Make a search through the Scriptures for feminine traits in God; among them you will find the following from Isaiah: “Can a woman forget her nursing-child, or show no compassion for the child of her womb? Even these may forget, yet I will not forget you” (49:15). “As a mother comforts her child, so I will comfort you; you shall be comforted in Jerusalem” (66:13). But what about the ‘he’ you find in the Old Testament? There are no gender-neutral pronouns in Hebrew; everything is a ‘he’ or a ‘she’. For example, hayyah (the word for an animal) is a feminine noun, but this does not mean that the animal in question is always female. Sefer (a book) is always masculine…. and so on. All this is true of many other languages too. The words for God (Elohim, Adonai) are masculine nouns in Hebrew, so God is called ‘he’. On the other hand the ‘Spirit of God’ (Ruach Elohim) is feminine, and so is Shekhinah – ‘Presence of God’. In Greek, the word for God (theos) is masculine, and the word for Spirit (pneuma) is neuter. In brief, the gender of words has nothing to do with the gender of what the words refer to.
In many languages the masculine becomes the default pronoun. But in Tagalog, I'm told, there is only one word for ‘he’ and ‘she’: siya (pronounced ‘she – a’). No doubt this is why Filipinos who speak perfect English will still occasionally make the mistake of referring to a man as ‘she’. English does not have such a word, so we just have to do our best not to limit our awareness of God to one half of its range.

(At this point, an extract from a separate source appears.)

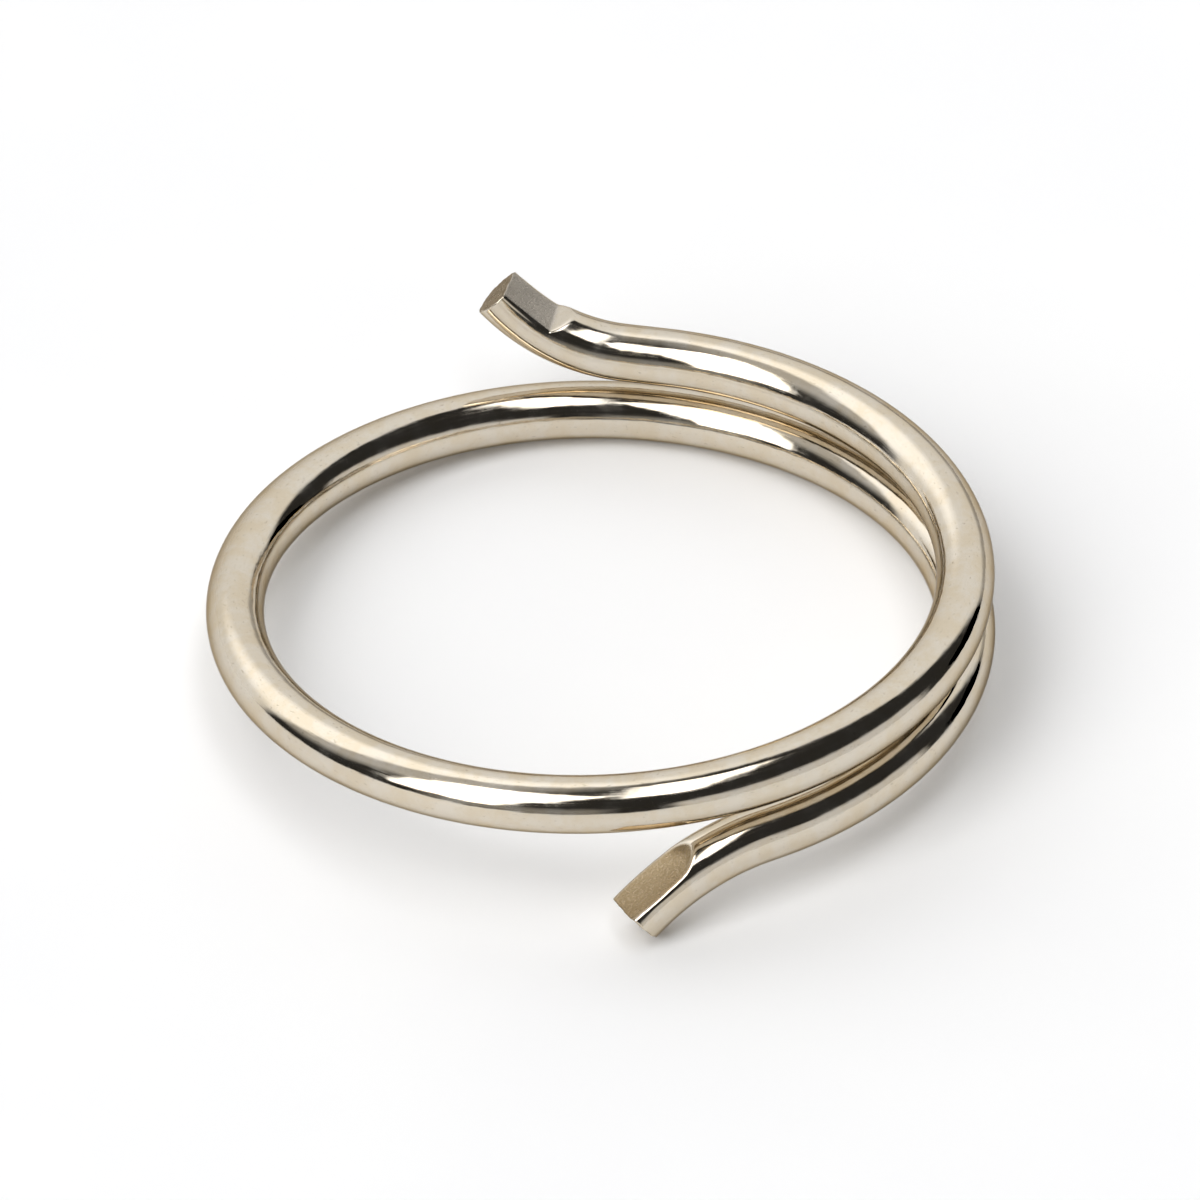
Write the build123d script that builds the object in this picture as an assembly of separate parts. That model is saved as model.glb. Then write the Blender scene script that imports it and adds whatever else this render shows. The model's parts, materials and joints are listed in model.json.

Your friend might look at the classics of Christian spirituality. Meister Eckhart repeatedly uses phrases like: “God takes the greatest delight in giving birth.” “The Father's name is 'giving birth'.” “God is forever on the birth-couch giving birth.” And of course Julian of Norwich’s book: “God rejoices that he is our Father, and God rejoices that he is our Mother, and God rejoices that he is our true spouse, and that our soul is his beloved wife.” Notice that while including both masculine and feminine she doesn’t bother herself about the pronoun ‘he’. It’s only a word, and for her (unlike many who insist on it now) it doesn’t carry any sexist baggage. I can send your friend some extended passages if she is interested. At any rate, it will be good for her to know that they exist.
Sexism in the Church is a whole other story, but your question was about God. Finally, you might take a look at this month’s Gospel commentary for August 3 on this site. I hope this may help, Cathal.